The concept goes back to Turing, 1946:

We also wish to be able to arrange for the splitting up of operations into subsidiary operations. This should be done in such a way that once we have written down how an operation is done we can use it as a subsidiary to any other operation. ... When we wish to start on a subsidiary operation we need only make a note of where we left off the major operation and then apply the first instruction of the subsidiary. When the subsidiary is over we look up the note and continue with the major operation. Each subsidiary operation can end with instructions for this recovery of the note. How is the burying and disinterring of the note to be done? There are of course many ways. One is to keep a list of these notes in one or more standard size delay lines, (1024) with the most recent last. The position of the most recent of these will be kept in a fixed TS, and this reference will be modified every time a subsidiary is started or finished...

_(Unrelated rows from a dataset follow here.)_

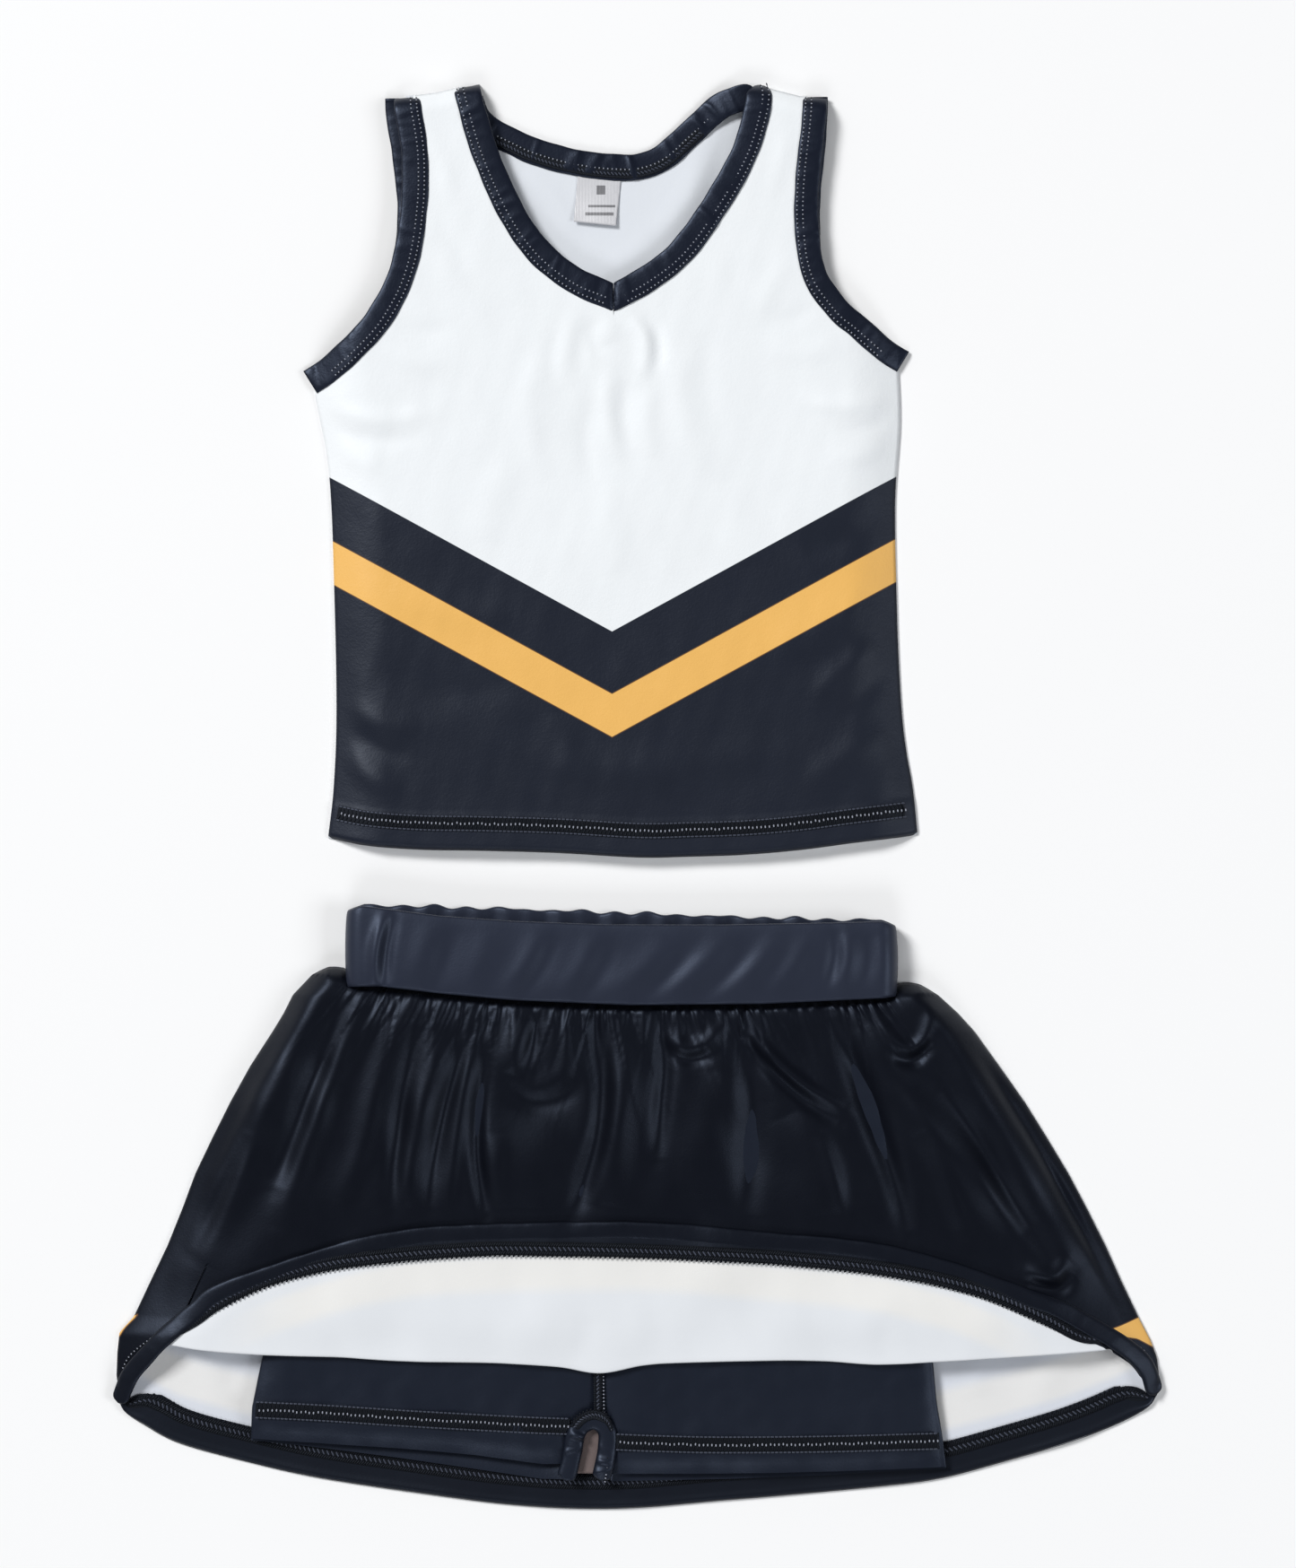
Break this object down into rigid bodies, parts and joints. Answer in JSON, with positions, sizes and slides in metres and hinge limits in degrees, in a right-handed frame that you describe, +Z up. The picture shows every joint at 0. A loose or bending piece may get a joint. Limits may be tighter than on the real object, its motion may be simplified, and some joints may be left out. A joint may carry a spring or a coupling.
{
  "type": "cheer uniform",
  "caption": "Child's two-piece cheer uniform laid flat: sleeveless V-neck top with a chevron front, and a gathered skirt with built-in shorts and a turned-up front hem.",
  "frame": {"origin": "on the surface that the uniform lies on, under the middle of the whole layout", "axes": "+X to the right as seen from above, +Y towards the shoulders, +Z up from the surface; the fronts of both garments face +Z"},
  "size_m": [0.501, 0.6896, 0.0165],
  "materials": {
    "white_knit": "white stretch knit with a faint grain, printed on the outside",
    "navy_knit": "navy printed stretch knit with a soft sheen, white on its inside",
    "navy_binding": "folded navy knit binding with a soft sheen",
    "navy_thread": "matt navy polyester thread",
    "white_elastic": "ribbed woven elastic",
    "label_satin": "woven satin ribbon"
  },
  "bodies": {
    "top": {"top_front_panel": "white_knit", "top_back_panel": "white_knit", "top_front_hem_coverstitch": "navy_thread", "top_back_hem_coverstitch": "navy_thread", "neck_binding": "navy_binding", "armhole_binding_left": "navy_binding", "shoulder_seam_left": "white_knit", "top_side_seam_left": "navy_thread", "armhole_binding_right": "navy_binding", "shoulder_seam_right": "white_knit", "top_side_seam_right": "navy_thread"},
    "label": {"size_label": "label_satin"},
    "skirt": {"waistband_casing": "navy_knit", "waistband_elastic": "white_elastic", "waist_gathering_seam": "navy_thread", "skirt_back_panel": "navy_knit", "skirt_back_hem_coverstitch": "navy_thread", "skirt_front_panel": "navy_knit", "skirt_side_seam_left": "navy_thread", "skirt_side_seam_right": "navy_thread", "shorts_left": "navy_knit", "shorts_left_hem_coverstitch": "navy_thread", "shorts_right": "navy_knit", "shorts_right_hem_coverstitch": "navy_thread", "shorts_centre_seam": "navy_thread", "shorts_gusset": "navy_knit"},
    "front_hem": {"skirt_front_turnup": "white_knit", "skirt_front_hem_coverstitch": "navy_thread"}
  },
  "joints": [
    {"name": "skirt_pull_away", "type": "slide", "parent": "top", "child": "skirt", "axis": [0, -1, 0], "range_m": [0, 0.25]},
    {"name": "front_hem_fold", "type": "hinge", "parent": "skirt", "child": "front_hem", "pos_m": [0, -0.2697, 0.01435], "axis": [1, 0, 0], "range_deg": [0, 178]},
    {"name": "size_label_lift", "type": "hinge", "parent": "top", "child": "label", "pos_m": [-0.019, 0.2929, 0.0011], "axis": [-1, 0, 0], "range_deg": [0, 85]}
  ]
}
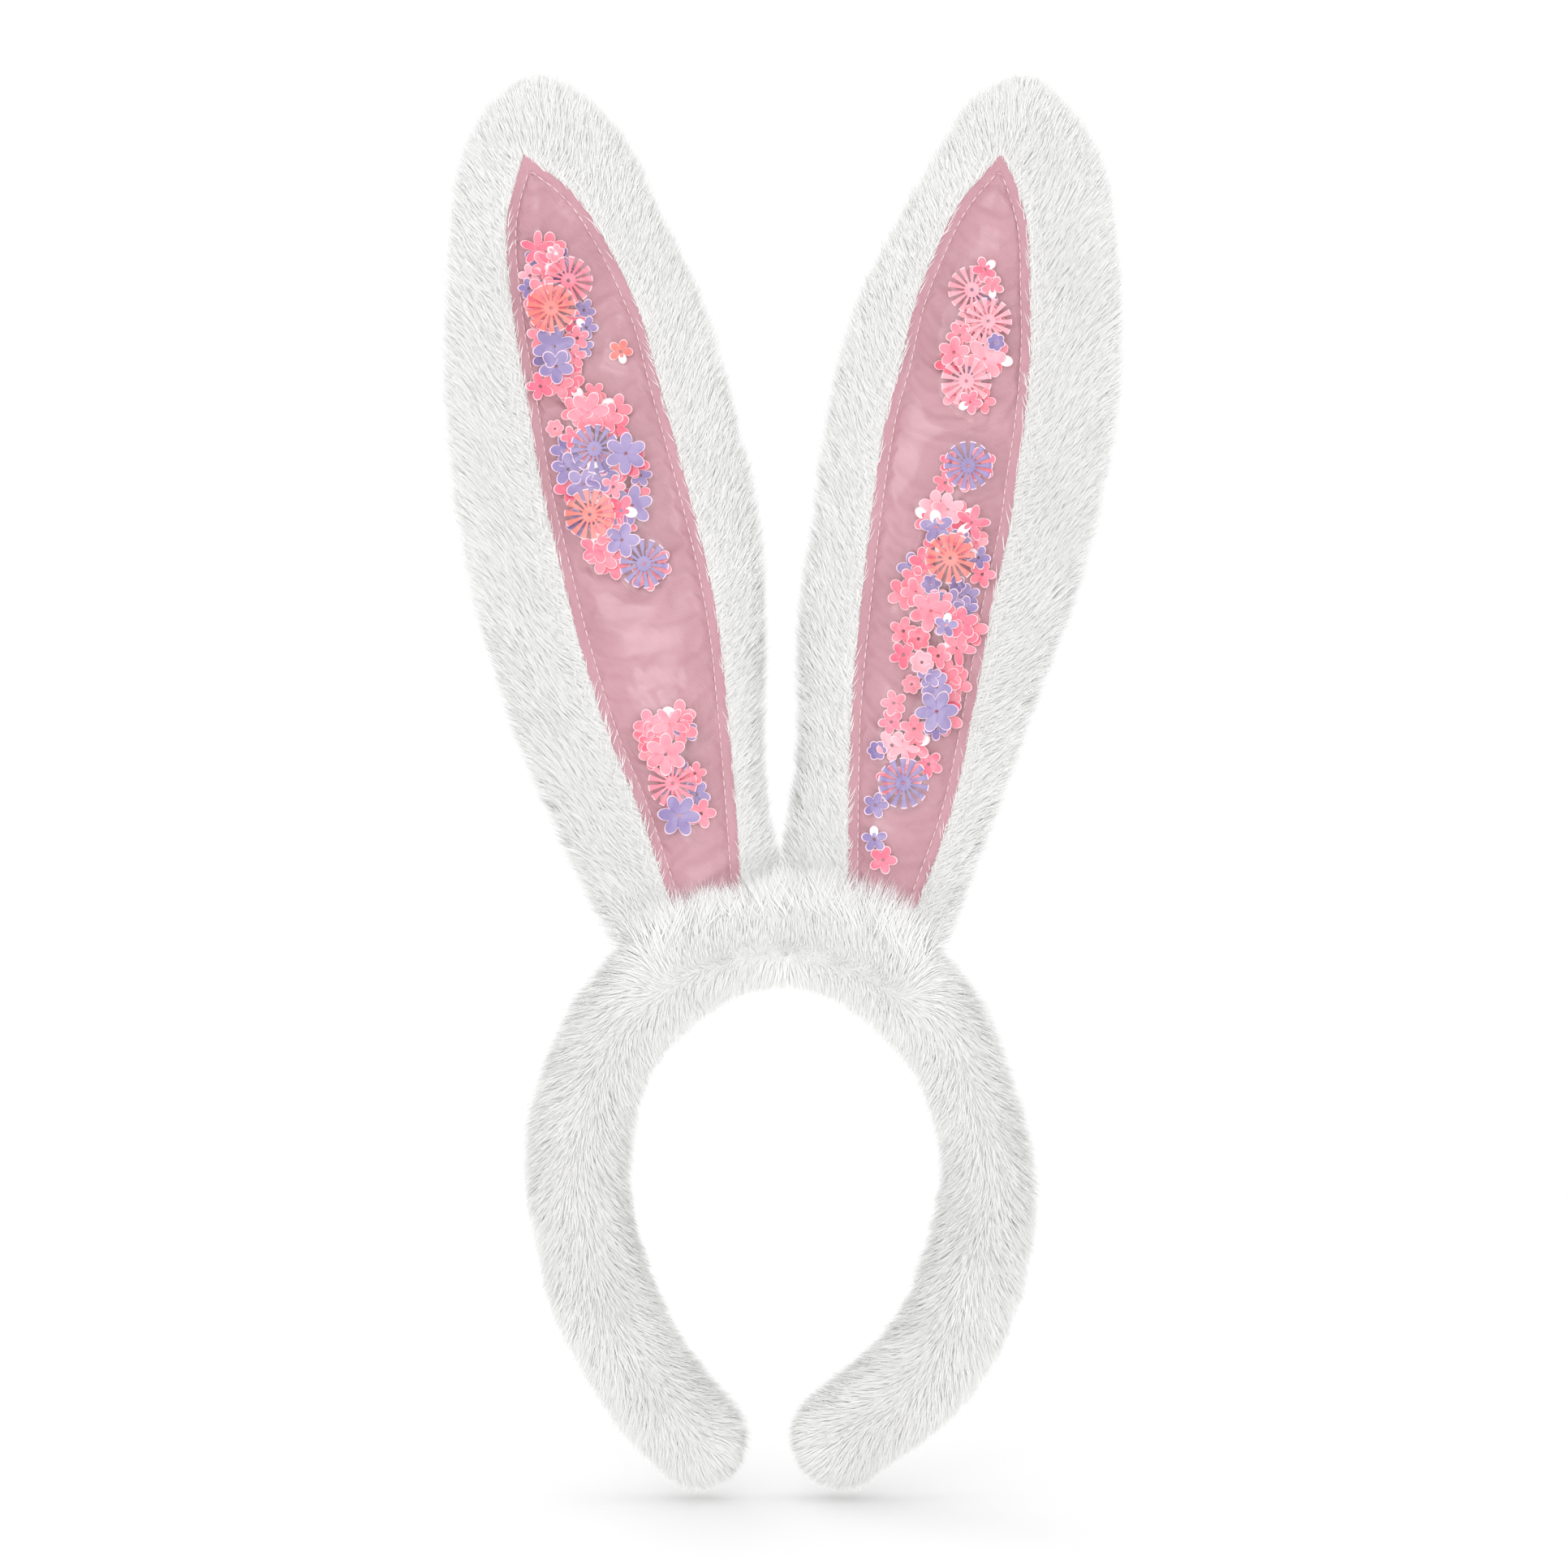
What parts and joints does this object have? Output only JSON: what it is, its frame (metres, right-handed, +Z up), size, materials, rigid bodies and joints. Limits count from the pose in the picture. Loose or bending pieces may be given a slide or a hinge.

We propose to use Turing's simple mechanism to implement subroutines, as specified below. Note that this specification is entirely semantic. It constrains only stack usage and control flow and imposes no syntax on code beyond being a sequence of bytes to be executed.

Specification

We introduce one more stack into the EVM in addition to the existing data stack, which we call the return stack. The return stack is limited to 1024 items. This stack supports three new instructions for subroutines.

BEGINSUB( 0x5c)

Marks an entry point to a subroutine. Execution of a BEGINSUB is a no-op. The cost is jumpdest.

JUMPSUB (0x5d) location

Transfers control to a subroutine.

1. Decode the location from the immediate data. The data is encoded as three bytes, MSB-first.
2. If the opcode at location is not a BEGINSUB abort.
3. If the return stack already has 1024 items abort.
4. Push the current PC + 1 to the return stack.
5. Set PC to location.

The cost is low.

• pops one item off the data stack
• pushes one item on the return stack

RETURNSUB (0x5e)

Returns control to the caller of a subroutine.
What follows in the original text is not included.